__WHAT IS REQUIRED__.
What is the number of lines in the data holding the word "Write"? Give that number by itself.

__STORED DATA__.
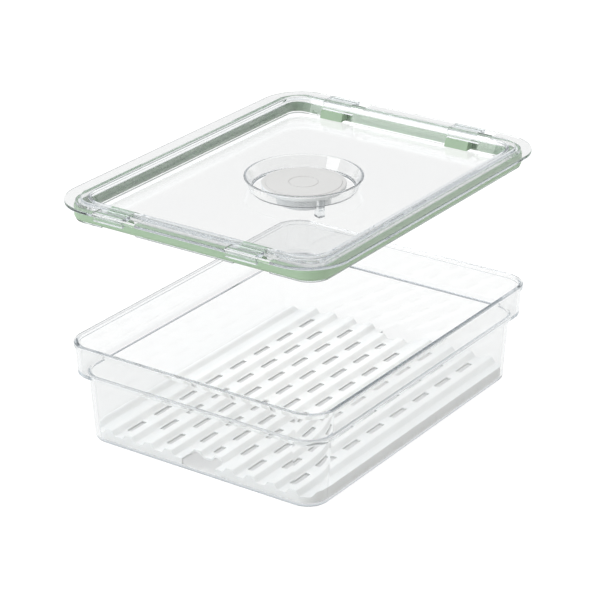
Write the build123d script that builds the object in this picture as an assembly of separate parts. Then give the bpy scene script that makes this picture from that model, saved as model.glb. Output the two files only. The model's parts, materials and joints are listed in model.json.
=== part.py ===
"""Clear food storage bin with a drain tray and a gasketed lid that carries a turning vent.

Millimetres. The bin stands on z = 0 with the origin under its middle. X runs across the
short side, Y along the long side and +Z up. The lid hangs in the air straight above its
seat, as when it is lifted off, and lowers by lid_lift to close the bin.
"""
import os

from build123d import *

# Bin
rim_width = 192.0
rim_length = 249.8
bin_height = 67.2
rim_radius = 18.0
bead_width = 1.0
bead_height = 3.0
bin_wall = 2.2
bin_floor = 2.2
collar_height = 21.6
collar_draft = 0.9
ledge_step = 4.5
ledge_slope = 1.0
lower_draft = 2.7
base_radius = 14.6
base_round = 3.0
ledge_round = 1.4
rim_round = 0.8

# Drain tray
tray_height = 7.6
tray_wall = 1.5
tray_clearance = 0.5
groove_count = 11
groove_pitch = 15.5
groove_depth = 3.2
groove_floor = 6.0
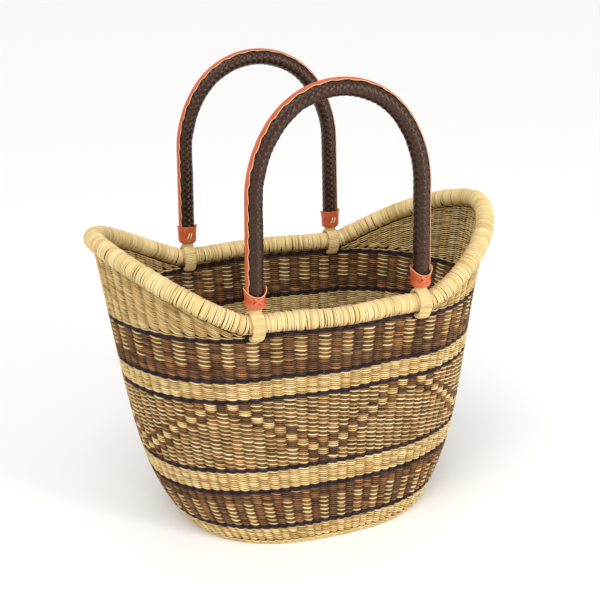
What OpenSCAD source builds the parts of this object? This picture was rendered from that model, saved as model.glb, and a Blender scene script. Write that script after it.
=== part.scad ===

__REPLY TO THE TASK__.
2